▶ _Objective_
Take the entries below and reproduce them word for word.

________

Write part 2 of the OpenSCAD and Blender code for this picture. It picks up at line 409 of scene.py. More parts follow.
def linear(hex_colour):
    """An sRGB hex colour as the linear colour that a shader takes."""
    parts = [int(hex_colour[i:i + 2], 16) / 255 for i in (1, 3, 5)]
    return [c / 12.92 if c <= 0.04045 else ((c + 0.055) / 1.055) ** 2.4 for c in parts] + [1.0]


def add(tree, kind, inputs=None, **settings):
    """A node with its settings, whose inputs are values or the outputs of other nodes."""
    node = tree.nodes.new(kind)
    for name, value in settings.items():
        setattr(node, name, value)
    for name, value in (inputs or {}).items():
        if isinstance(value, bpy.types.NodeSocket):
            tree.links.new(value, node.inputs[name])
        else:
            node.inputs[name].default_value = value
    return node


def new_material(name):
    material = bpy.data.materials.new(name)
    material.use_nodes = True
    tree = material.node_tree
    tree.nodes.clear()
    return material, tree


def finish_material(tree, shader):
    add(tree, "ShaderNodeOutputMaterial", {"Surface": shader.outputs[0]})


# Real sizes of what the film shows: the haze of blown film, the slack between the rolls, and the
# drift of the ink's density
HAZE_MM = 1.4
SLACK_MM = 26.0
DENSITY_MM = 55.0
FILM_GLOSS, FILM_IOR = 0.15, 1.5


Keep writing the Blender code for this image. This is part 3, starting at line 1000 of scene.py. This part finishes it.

________

▶ _Response to this task_
Write part 2 of the OpenSCAD and Blender code for this picture. It picks up at line 409 of scene.py. More parts follow.
def linear(hex_colour):
    """An sRGB hex colour as the linear colour that a shader takes."""
    parts = [int(hex_colour[i:i + 2], 16) / 255 for i in (1, 3, 5)]
    return [c / 12.92 if c <= 0.04045 else ((c + 0.055) / 1.055) ** 2.4 for c in parts] + [1.0]


def add(tree, kind, inputs=None, **settings):
    """A node with its settings, whose inputs are values or the outputs of other nodes."""
    node = tree.nodes.new(kind)
    for name, value in settings.items():
        setattr(node, name, value)
    for name, value in (inputs or {}).items():
        if isinstance(value, bpy.types.NodeSocket):
            tree.links.new(value, node.inputs[name])
        else:
            node.inputs[name].default_value = value
    return node


def new_material(name):
    material = bpy.data.materials.new(name)
    material.use_nodes = True
    tree = material.node_tree
    tree.nodes.clear()
    return material, tree


def finish_material(tree, shader):
    add(tree, "ShaderNodeOutputMaterial", {"Surface": shader.outputs[0]})


# Real sizes of what the film shows: the haze of blown film, the slack between the rolls, and the
# drift of the ink's density
HAZE_MM = 1.4
SLACK_MM = 26.0
DENSITY_MM = 55.0
FILM_GLOSS, FILM_IOR = 0.15, 1.5


Keep writing the Blender code for this image. This is part 3, starting at line 1000 of scene.py. This part finishes it.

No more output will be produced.